In the case ofFriedrich Nietzsche, the moral criterion of human worth was totally transformed into an aesthetic criterion! This man who had subdued all “morality” and left it behind him, who took his stand “beyond good and evil,” submitted to a new evaluation, was measured according to his greatness. Greatness was nobility, supremacy, beauty. Smallness was vulgarity, baseness, ugliness. Not the wickedest, and not the wretchedest, but the ugliest man—der hässlichste Mensch—represents the power which the new culture has to struggle with—to overcome, indeed—if man is to mount to a higher plane of being.

Who is this ugliest man? Of all the Zarathustrian enigmas, this is perhaps the most enigmatic. It must have been a frightful ugliness which haunted and harried the poet-philosopher when he narrates that, amid his wanderings over men’s disappointing earth, he had met the ugliest man.Many and many were the types of human beings that Zarathustra had met in his lonely pilgrimages. Most of them he disposed of with high scorn or honest contempt,—thus did he dispatch the good and reputable, the custodians of the old tables of morals and order; then, the preachers of the doctrine of equality, who swarmed around like flies in market places, shunning all solitudes, able to exist only in masses; next the poisonous tarantulas who, with envious revenge, devised punishments, in cold blood dragged their victims to justice; finally, the wise and upright, the schoolmasters, whose duress converted all depths into shallows, managed to obliterate all men’s peculiarities, till nothing distinctive was left.

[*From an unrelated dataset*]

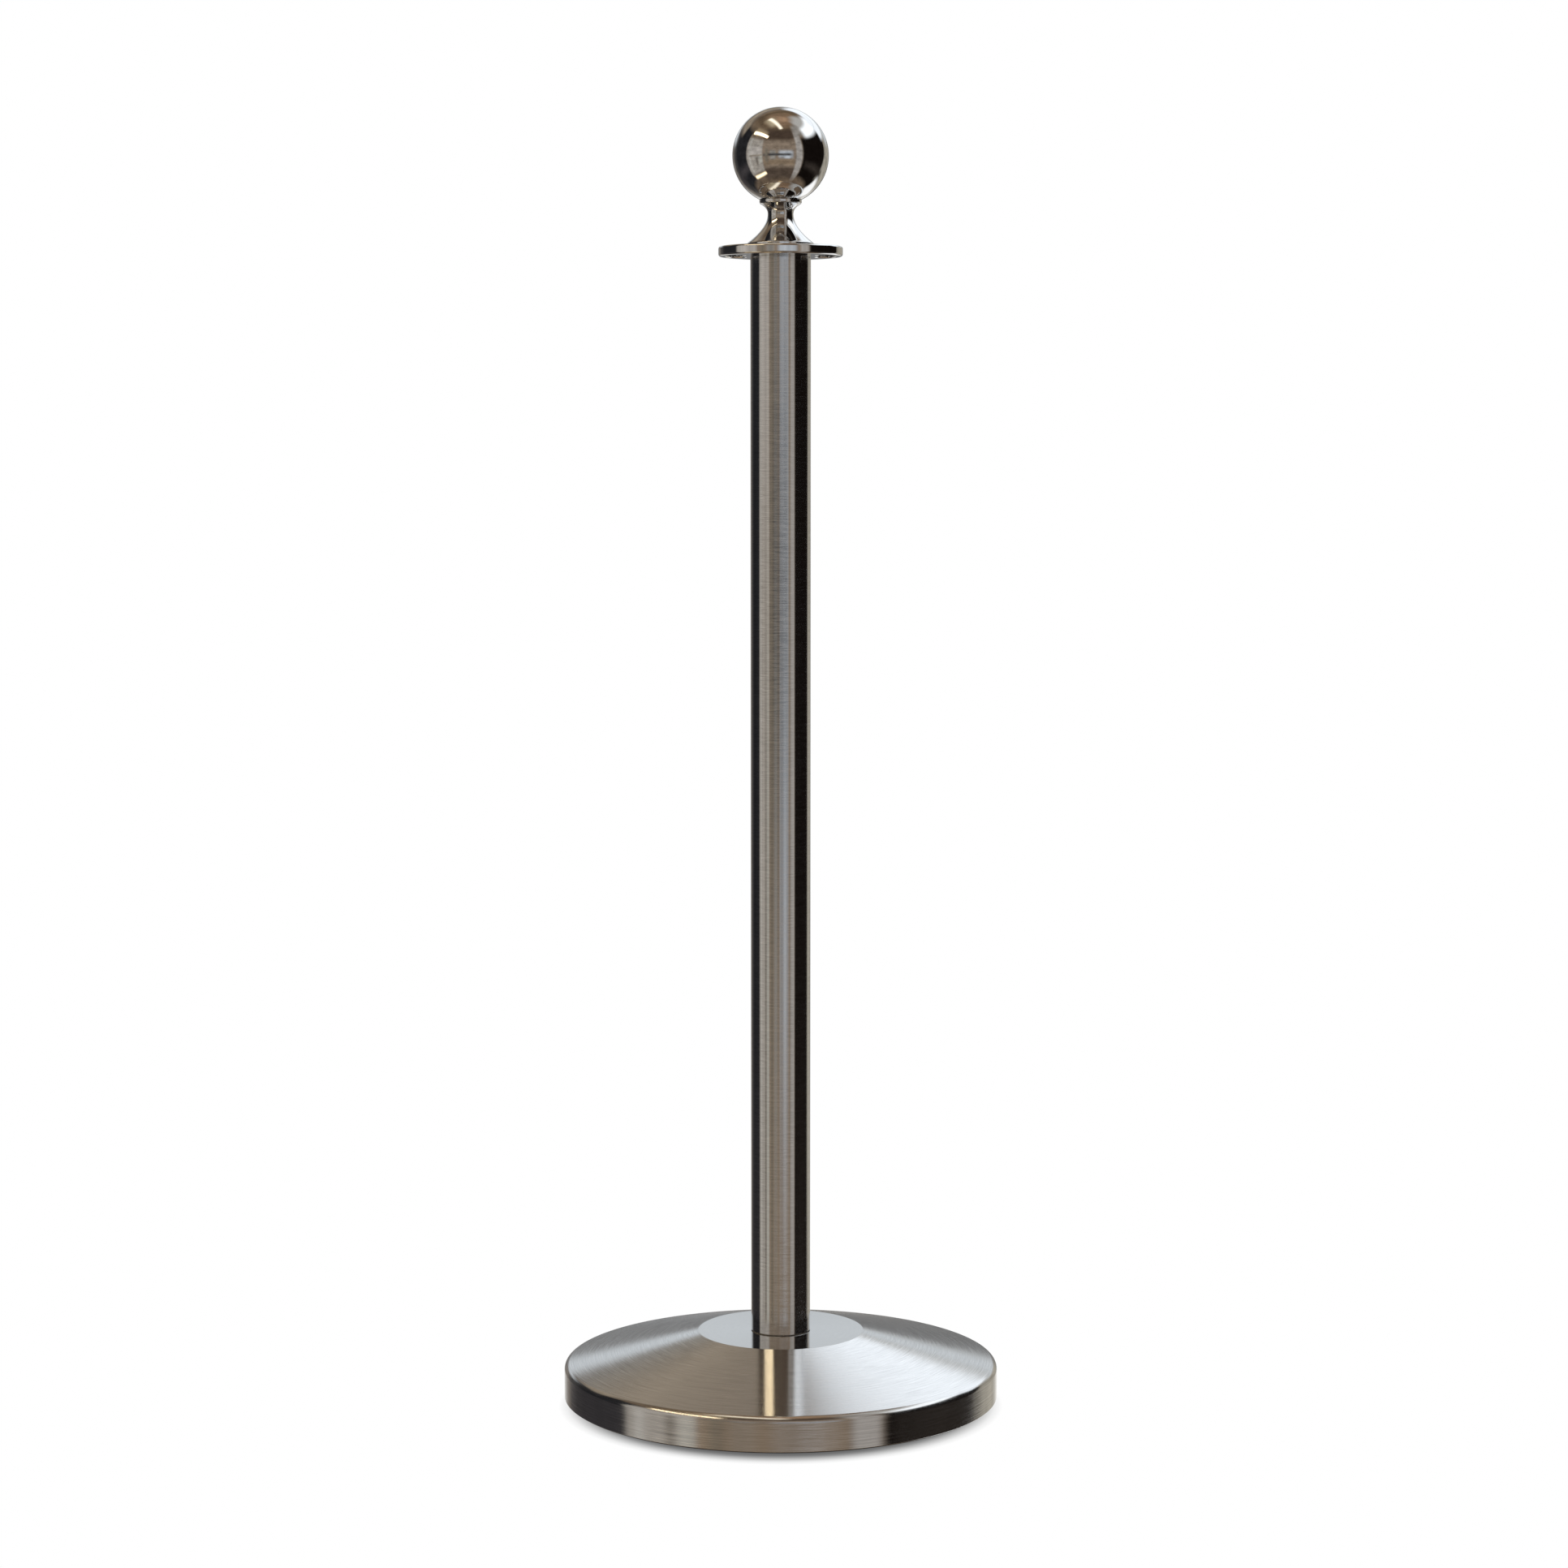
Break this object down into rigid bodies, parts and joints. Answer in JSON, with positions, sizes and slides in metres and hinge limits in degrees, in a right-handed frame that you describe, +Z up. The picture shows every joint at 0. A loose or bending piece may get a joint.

But the ugliest man was uglier than any of these! These types did not so infuriate Zarathustra as did the ugliest man. At all these Nietzsche shook his head, but they did not floor him. He had been able to look upon them, to scold them, to laugh at them. “And again did Zarathustra’s feet run through mountains and forests.... When the path curved round a rock, all at once the landscape changed, and Zarathustra entered into a realm of death. Here bristled aloft black and red cliffs, without any grass, tree, or bird’s voice. For it was a valley which all animals avoided, even the beasts of prey, except that a species of ugly, thick, green serpent came here to die when they became old. Therefore the shepherds called this valley ‘Serpent-death.’” Here Zarathustra found the ugliest man something sitting by the wayside shaped like a man, and yet hardly like a man, something nondescript. And all at once there came over Zarathustra a great shame, he blushed up to the roots of his white hair, he would flee this ill-starred place—the worst that there was in the whole world! But the Great Despiser, the Hater of all pity was himself so unstrung and overpowered by pity that he sank down all at once, like a giant oak that had weathered many a storm, or withstood many a stroke of the woodman’s axe.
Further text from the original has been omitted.